Last, I turn to President Reagan, who transformed conservatism from a middling intellectual movement into a powerful political movement. He exposed the bankruptcy of modern liberalism and proved that true liberty is the motivating force of a just and prosperous society. Through the power of his words and the impact of his deeds, he buried Leninism and ended the Cold War without firing a shot.
He was called the “great communicator,” but substance not style was critically important to him. “I wasn’t a great communicator,” he insisted, “but I communicated great things, and they didn’t spring full blown from my brow. They came from the heart of a great nation—from our experience, our wisdom and our belief in the principles that [have] guided us for two centuries.”

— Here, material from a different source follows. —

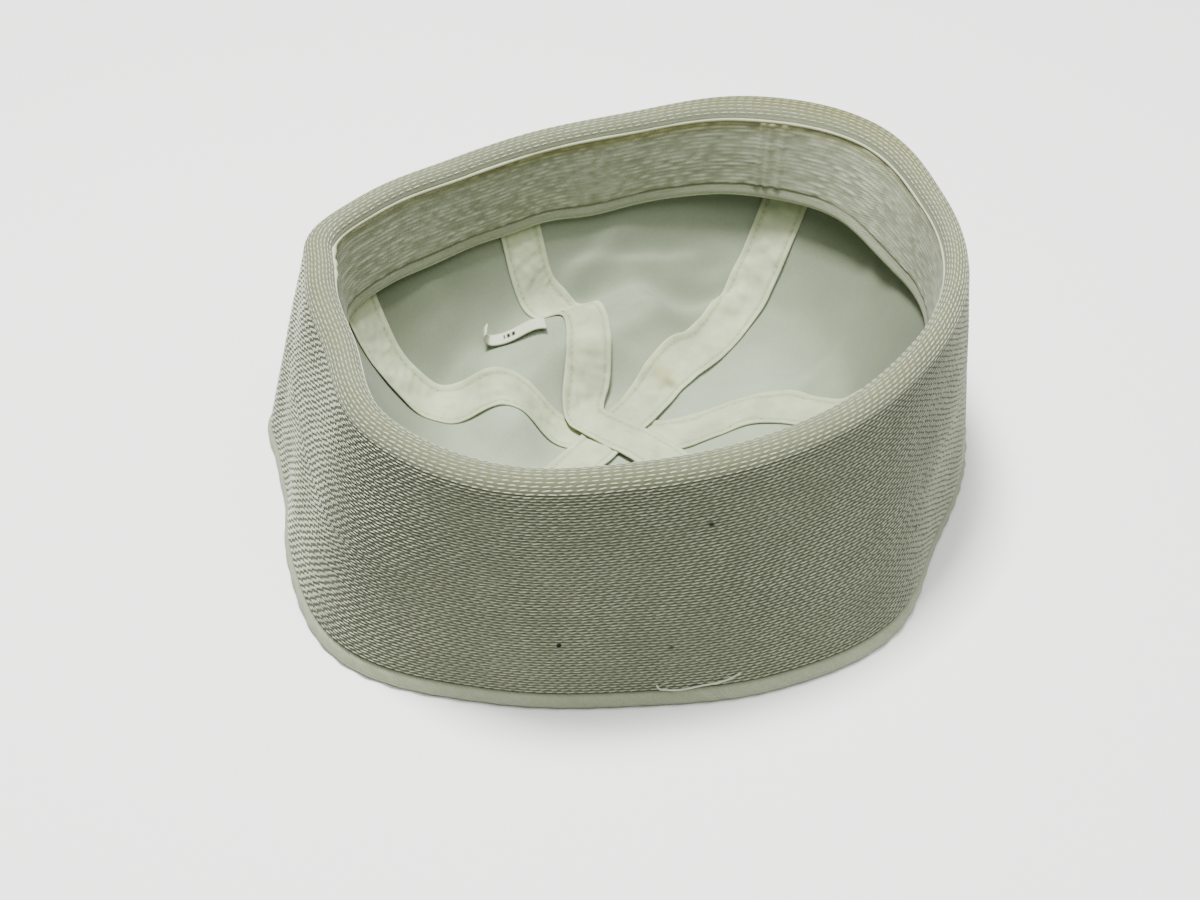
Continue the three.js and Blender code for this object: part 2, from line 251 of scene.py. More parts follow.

Reagan had the gift of reducing politics to a fundamental level and speaking a plain language that touched mind and heart. At the center of our conservative message, he said, echoing Edmund Burke, “should be five simple familiar words . . . family, work, neighborhood, freedom, peace.”
Throughout his presidency, Reagan turned again and again to the wisdom and philosophy of the Founders. Indeed, more than once, he sounded like one of them, never more than in his Farewell Address to the American people. “Ours was the first revolution in the history of mankind,” he said, “that truly reversed the course of government, and with three little words: ‘We the people.’ ‘We the people’ tell the government what to do,” the president said, “it doesn’t tell us.”
The idea of “we the people” underlined everything that Ronald Reagan tried to do as president. That same idea underlines the modern conservative movement, inspired by the great documents of our republic—the Declaration of Independence and the U.S. Constitution.